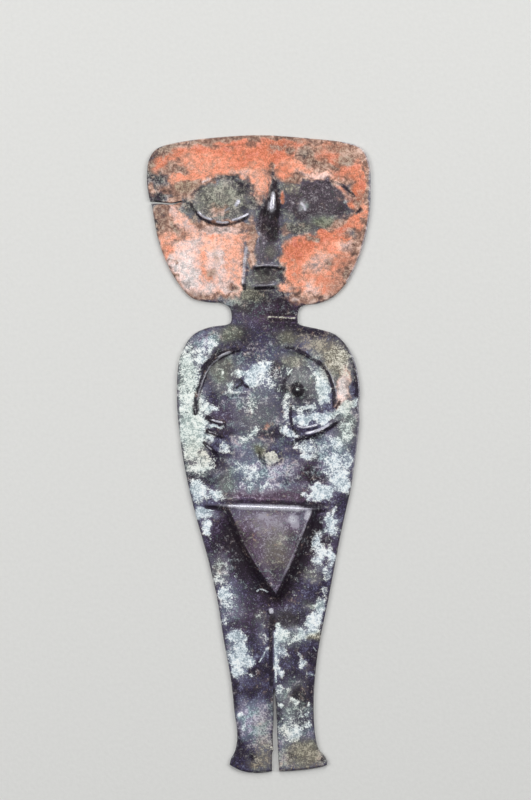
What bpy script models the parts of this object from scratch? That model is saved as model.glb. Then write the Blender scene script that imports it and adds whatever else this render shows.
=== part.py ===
"""Silver figurine: a standing woman hammered and chased out of one sheet of silver.

The figure is a flat plaque about 200 mm long. It lies on its back: X runs across
the figure, Y from the feet to the top of the head and Z out of its front. The
relief was pushed up from behind, so the back is hollow under every raised form
and flat on the ground between them. Lengths are in millimetres up to the last
step, which turns them to metres and sets the origin under the middle of the box.
"""

import math

import bmesh
import bpy
import numpy as np
from mathutils import Vector
from mathutils.geometry import delaunay_2d_cdt
from mathutils.kdtree import KDTree

MM = 0.001

# ---------------------------------------------------------------- driving dimensions
SHEET = 1.2               # thickness of the hammered sheet
EDGE_ROUND = 0.3          # how far the worn front arris is drawn in from the outline
EDGE_SIDE = 0.5           # share of the thickness that stays upright at the edge

EYE_RISE = 2.6
LID_RISE = 0.6
NOSE_RISE = 3.6
LIP_RISE = 0.9
ARM_RISE = 1.3
FINGER_RISE = 1.0
BREAST_RISE = 1.4
NIPPLE_RISE = 1.3
NAVEL_RISE = 0.5
BELLY_RISE = 1.7
CHEEK_RISE = 0.9
LEG_RISE = 1.1
LEG_GROOVE_DEPTH = 0.7
LEG_LIP_RISE = 0.5
TRIANGLE_RISE = 3.9
TRIANGLE_SLOPE = 2.8      # width of the steep wall round the raised triangle
TRIANGLE_HALO = 6.0       # width of the sunk border beyond that wall
CREST_RISE = 1.1          # fold along the triangle's upper side, above its face
HOLLOW_WALL = 0.8         # metal left beside a steep form, measured along the sheet

ARC_TURN = math.radians(13)   # most that the outline turns between two points
OUTLINE_STEP = 2.1            # longest straight piece of the outline
LINE_STEP = 1.7               # spacing of points along the relief's own lines
COARSE_STEP = 2.8             # spacing of the plain surface
FINE_STEP = 1.4               # spacing where the relief is steep
BACK_STEP = 3.8               # spacing of the plainer back
CLEARANCE = 0.62              # free points keep this share of their spacing to any line
CREASE = math.radians(22)     # sharper folds than this keep their edge

# ------------------------------------------------------------------ outline, by runs
# Each run is a smooth curve through its points, and runs meet in a corner. They go
# round the figure clockwise, from the crack in the head's left edge.
HEAD_TOP = [(-34.9, 80.6), (-35.6, 84.5), (-35.7, 89.0), (-34.9, 93.8), (-32.4, 97.1),
            (-27.0, 98.7), (-16.0, 100.0), (0.0, 100.5), (16.0, 99.0), (28.0, 97.2),
            (32.2, 95.2), (34.2, 91.0), (34.6, 86.0), (34.1, 76.0), (32.4, 67.5),
            (29.7, 60.0), (26.0, 53.2), (21.7, 49.0), (17.4, 47.2), (13.2, 46.8)]
RIGHT_NECK = [(13.2, 46.8), (11.4, 46.0), (10.6, 44.3), (10.4, 42.3), (10.8, 40.8), (12.4, 40.1)]
RIGHT_BODY = [(12.4, 40.1), (17.0, 39.0), (22.0, 37.2), (25.5, 33.6), (27.7, 29.6),
              (28.9, 24.5), (29.4, 18.6), (29.0, 15.9)]
RIGHT_FLANK = [(28.8, 15.6), (29.0, 10.0), (28.1, 3.0), (25.8, -10.5), (22.2, -25.0),
               (17.8, -45.0), (14.0, -61.8), (12.4, -73.5), (12.0, -81.5), (12.3, -88.5),
               (13.3, -93.1), (14.9, -94.9), (15.9, -97.0)]
RIGHT_FOOT = [(15.9, -97.0), (15.5, -98.1), (12.0, -98.9), (6.0, -99.5), (0.6, -99.6)]
RIGHT_INNER_LEG = [(0.6, -99.6), (0.4, -92.0), (0.3, -82.0), (0.1, -76.5), (-0.25, -73.3)]
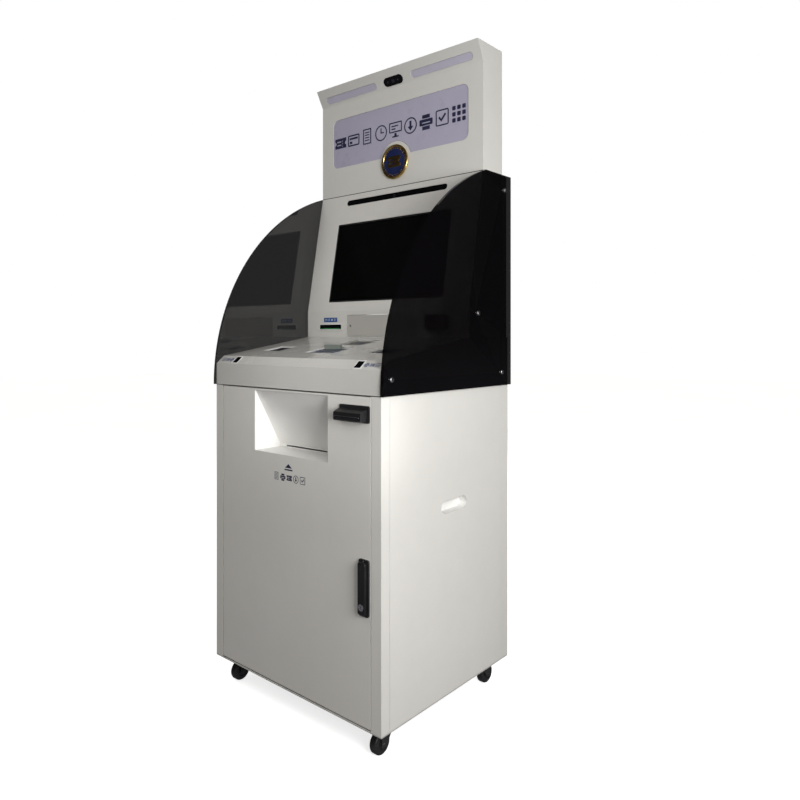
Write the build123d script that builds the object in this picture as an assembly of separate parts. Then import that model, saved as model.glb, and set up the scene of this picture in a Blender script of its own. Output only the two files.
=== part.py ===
from build123d import *
import math
import os

# Self-service ticket and document terminal on casters.
# Millimetres, +Z up, front towards -Y, +X to the right seen from the front.
# The origin is on the floor, below the middle of the overall box.

# ---- cabinet ---------------------------------------------------------------
CAB_W = 600.0            # cabinet, table, console and header share this width
CAB_D = 506.0            # cabinet depth
CAB_H = 730.0            # cabinet height, casters left out
CASTER_H = 68.0          # floor to the underside of the base
SHEET = 1.5              # folded steel sheet
BASE_T = 3.0             # base plate
POST_FRONT = 30.0        # corner post, width of the face at the front or back
POST_SIDE = 27.0         # corner post, width of the face at the side
POST_LIP = 20.0          # depth of the post's lip beside a door
JOINT_GAP = 0.5          # gap between neighbouring sheets
GRIP_L, GRIP_H = 105.0, 30.0   # recessed side grip
GRIP_Y, GRIP_Z = 264.0, 519.0  # its centre, from the front and from the floor
GRIP_DEPTH = 26.0
SHELF_Z = 330.0          # top of the equipment shelf

# ---- doors -----------------------------------------------------------------
DOOR_T = 18.0            # depth of a door's folded edge
DOOR_GAP = 2.5           # gap at the hinge side
DOOR_END_GAP = 1.5       # gap at the latch side
DOOR_LIFT = 6.5          # door bottom above the cabinet's bottom edge
DOOR_DROP = 2.5          # door top below the table
PIVOT_IN = 5.0           # hinge pin, from the door's side and outer face
PIVOT_R = 2.5
PIVOT_FIT = 0.08         # radial clearance of the hinge pins
REAR_SILL_H = 62.0       # fixed sill below the rear door

# ---- document outlet and receipt slot in the front door ---------------------
OUTLET_W = 268.0
OUTLET_H, OUTLET_DROP = 153.0, 7.0    # height, and its top below the table
OUTLET_DEPTH = 82.0
OUTLET_FOOT = 9.0        # upright foot below the sloping back
FEED_H = 3.5             # feed slot in that foot
SLOT_W, SLOT_H = 92.0, 38.0
SLOT_DROP = 41.0         # centre of the receipt slot's plate, below the table
SLOT_PLATE_T = 3.0
NOSE_W, NOSE_OUT = 84.0, 22.0
NOSE_FACE, NOSE_ROOT = 19.0, 28.0      # height of the nose at its front and at the plate
MOUTH_W, MOUTH_H = 80.0, 3.0
PRINTER_D = 84.0         # receipt printer behind the slot
ROLL_R = 22.0
PLATEN_R = 5.0

# ---- swing handle ------------------------------------------------------------
HANDLE_Z = 379.5
HANDLE_W, HANDLE_H = 30.0, 124.0
HANDLE_PLATE_T = 4.0
LEVER_T = 8.0
SPINDLE_UP = 41.0        # spindle above the handle's centre
CYLINDER_DOWN = 40.0     # key cylinder below the handle's centre
SPINDLE_R = 6.0
TURN_FIT = 0.08

# ---- table -------------------------------------------------------------------
APRON_H = 57.0
BEVEL_RUN, BEVEL_RISE = 23.5, 19.5
TABLE_SLOPE = 9.3        # degrees, rising towards the screen
CONSOLE_FRONT = 328.0    # console's foot, from the cabinet's front
WELL_SIDE = 68.0         # two outer reader wells
WELL_STEP = CONSOLE_FRONT / 328   # the wells share out the depth of the table
WELL_X, WELL_Y = 200.0, 137.0 * WELL_STEP
CARD_WELL_W, CARD_WELL_D, CARD_WELL_Y = 110.0, 84.0 * WELL_STEP, 133.0 * WELL_STEP
REAR_WELL_W, REAR_WELL_D, REAR_WELL_Y = 90.0, 80.0 * WELL_STEP, 245.0 * WELL_STEP
WELL_DEPTH = 6.0
WINDOW_T = 2.0
BEVEL_SLOT_W, BEVEL_SLOT_L, BEVEL_SLOT_X = 19.0, 22.0, 224.0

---

→ **WHAT TO PRODUCE**:
Copy the records above exactly, from the first line through the line containing "HOLLOW_WALL = 0.8", and include nothing else.

→ **WRITTEN ANSWER**:
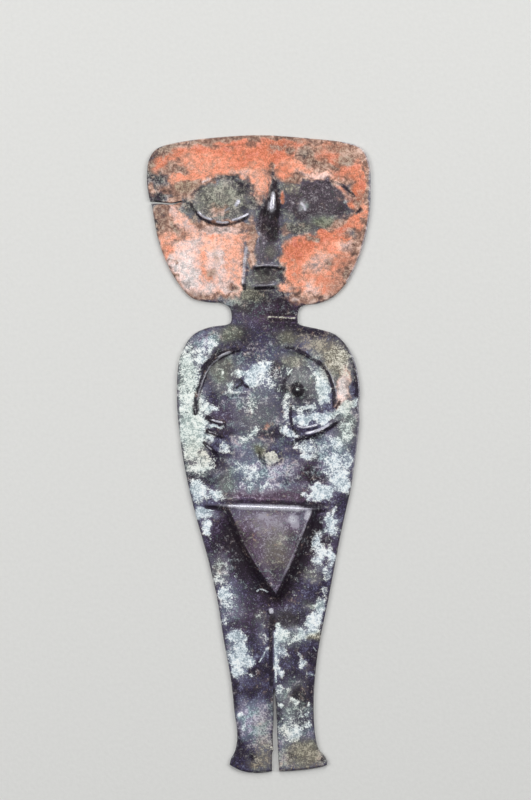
What bpy script models the parts of this object from scratch? That model is saved as model.glb. Then write the Blender scene script that imports it and adds whatever else this render shows.
=== part.py ===
"""Silver figurine: a standing woman hammered and chased out of one sheet of silver.

The figure is a flat plaque about 200 mm long. It lies on its back: X runs across
the figure, Y from the feet to the top of the head and Z out of its front. The
relief was pushed up from behind, so the back is hollow under every raised form
and flat on the ground between them. Lengths are in millimetres up to the last
step, which turns them to metres and sets the origin under the middle of the box.
"""

import math

import bmesh
import bpy
import numpy as np
from mathutils import Vector
from mathutils.geometry import delaunay_2d_cdt
from mathutils.kdtree import KDTree

MM = 0.001

# ---------------------------------------------------------------- driving dimensions
SHEET = 1.2               # thickness of the hammered sheet
EDGE_ROUND = 0.3          # how far the worn front arris is drawn in from the outline
EDGE_SIDE = 0.5           # share of the thickness that stays upright at the edge

EYE_RISE = 2.6
LID_RISE = 0.6
NOSE_RISE = 3.6
LIP_RISE = 0.9
ARM_RISE = 1.3
FINGER_RISE = 1.0
BREAST_RISE = 1.4
NIPPLE_RISE = 1.3
NAVEL_RISE = 0.5
BELLY_RISE = 1.7
CHEEK_RISE = 0.9
LEG_RISE = 1.1
LEG_GROOVE_DEPTH = 0.7
LEG_LIP_RISE = 0.5
TRIANGLE_RISE = 3.9
TRIANGLE_SLOPE = 2.8      # width of the steep wall round the raised triangle
TRIANGLE_HALO = 6.0       # width of the sunk border beyond that wall
CREST_RISE = 1.1          # fold along the triangle's upper side, above its face
HOLLOW_WALL = 0.8         # metal left beside a steep form, measured along the sheet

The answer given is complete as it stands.